We aim at finding new genes potentially related to haemochromatosis / involved in the severity of haemochromatosis, hopefully different from the ones already known to be strongly involved in iron metabolism. To that purpose, we started from a list of up to 13 genes, 6 of which being the ones causally involved in haemochromatosis, and the other ones being involved in iron metabolism regulation in liver and intestine.

We worked with E-G pairs obtained with either ABC or CHiC data, and inferred new genes as follows:

  1. Find all the enhancers E regulating the list of 13 initial genes (later one we will denote by "I" a gene from this list)
  2. Find all genes G regulated by those very same enhancers E

In other words, if G is a gene inferred, it means it is regulated by an enhancer E that is also regulating a initial gene, so we have a relation of the form "I <- E -> G".

Results

We finally obtained a list of 453 putative new genes potentially involved in haemochromatosis. The list is available in the main GitHub repository of this project in data_and_results/haemochromatosis/merged_inferred_genes_v1.csv.

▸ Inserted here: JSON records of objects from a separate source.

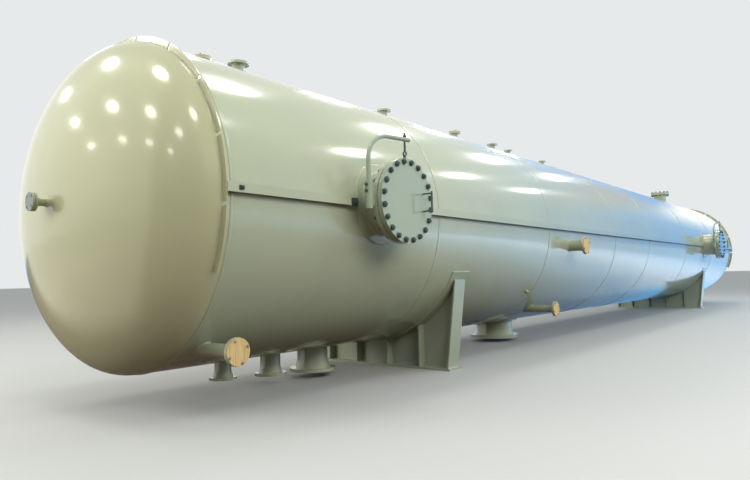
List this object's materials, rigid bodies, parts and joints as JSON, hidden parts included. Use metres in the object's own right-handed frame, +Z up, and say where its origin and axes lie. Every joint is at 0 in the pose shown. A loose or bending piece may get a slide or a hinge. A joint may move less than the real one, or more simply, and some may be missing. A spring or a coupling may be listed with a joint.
{
  "type": "horizontal pressure tank",
  "caption": "Long horizontal pressure tank with ellipsoidal heads on two saddles, with davit-hung side manways, flanged nozzles and insulation supports.",
  "frame": {"origin": "middle of the near saddle's base plate, on its underside at ground level", "axes": "+X along the tank to the far head, -Y towards the side with the manways, +Z up"},
  "size_m": [22.4616, 3.536, 3.6366],
  "materials": {
    "tank_paint": "gloss sage-beige two-pack paint",
    "saddle_paint": "gloss sage-beige paint",
    "bolt_steel": "dark coated steel",
    "plywood": "raw plywood"
  },
  "bodies": {
    "root": {"near_head": "tank_paint", "shell_course_1": "tank_paint", "shell_course_2": "tank_paint", "shell_course_3": "tank_paint", "shell_course_4": "tank_paint", "shell_course_5": "tank_paint", "shell_course_6": "tank_paint", "shell_course_7": "tank_paint", "far_head": "tank_paint", "near_saddle_base": "saddle_paint", "near_saddle_web": "saddle_paint", "near_saddle_ribs": "saddle_paint", "near_saddle_wear_plate": "saddle_paint", "far_saddle_base": "saddle_paint", "far_saddle_web": "saddle_paint", "far_saddle_ribs": "saddle_paint", "far_saddle_wear_plate": "saddle_paint", "insulation_rings": "tank_paint", "insulation_angles": "tank_paint", "near_manway_pad": "tank_paint", "near_manway_neck": "tank_paint", "near_manway_flange": "tank_paint", "near_davit_sleeve": "tank_paint", "far_manway_pad": "tank_paint", "far_manway_neck": "tank_paint", "far_manway_flange": "tank_paint", "far_davit_sleeve": "tank_paint", "top_hatch_pad": "tank_paint", "top_hatch_nozzle": "tank_paint", "top_hatch_cover": "tank_paint", "top_nozzles": "tank_paint", "bottom_nozzles": "tank_paint", "sump_pad": "tank_paint", "sump_nozzle": "tank_paint", "side_nozzle": "tank_paint", "low_nozzles": "tank_paint", "head_nozzle": "tank_paint", "coupling": "bolt_steel", "nozzle_covers": "plywood"},
    "near_cover": {"near_manway_cover": "tank_paint", "near_davit_arm": "tank_paint", "near_eyebolt": "bolt_steel"},
    "far_cover": {"far_manway_cover": "tank_paint", "far_davit_arm": "tank_paint", "far_eyebolt": "bolt_steel"}
  },
  "joints": [
    {"name": "near_davit_swing", "type": "hinge", "parent": "root", "child": "near_cover", "pos_m": [-2.14, -1.6866, 1.85], "axis": [0, 0, -1], "range_deg": [0, 120]},
    {"name": "far_davit_swing", "type": "hinge", "parent": "root", "child": "far_cover", "pos_m": [12.945, -1.7866, 1.85], "axis": [0, 0, -1], "range_deg": [0, 120]}
  ]
}
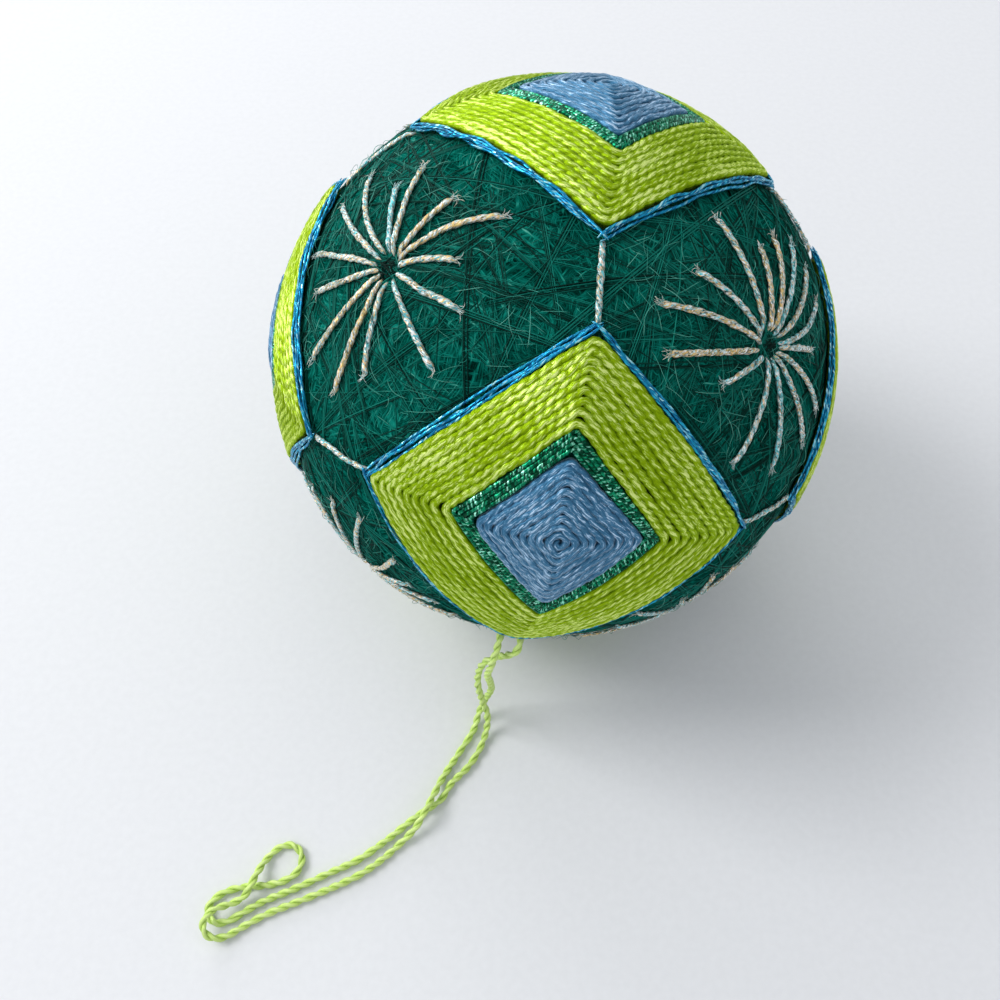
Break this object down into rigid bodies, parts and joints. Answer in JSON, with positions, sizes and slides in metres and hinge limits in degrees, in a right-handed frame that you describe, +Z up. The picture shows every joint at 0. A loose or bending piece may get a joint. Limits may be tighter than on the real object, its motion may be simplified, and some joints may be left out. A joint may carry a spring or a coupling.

Those 453 genes are ranked according to a custom confidence index:

  • 1 gene at the maximum confidence index (namely 15) : COQ9
  • 11 genes at a confidence index >= 11 :

COQ9, CX3CL1, POLR3GL, POLR3D, NUDT17, KATNB1, DOK4

  • 17 genes at a confidence index >= 10
  • 33 genes at a confidence index >= 8
  • 44 genes at a confidence index >= 7
  • 88 genes at a confidence index >= 6
  • 148 genes at a confidence index >= 5
  • 245 genes at a confidence index >= 4
  • 363 genes at a confidence index >= 3
  • 453 genes at a confidence index >= 2

References

[1] Farh, KH., Marson, A., Zhu, J. et al. (2015). Genetic and epigenetic fine mapping of causal autoimmune disease variants. Nature 518, 337–343.

[2] Nasser, S., Farh, K.H., Zhu, J. et al. (2021). Genome-wide mapping of enhancer-gene relationships in human cells. Nature 591, 1–7.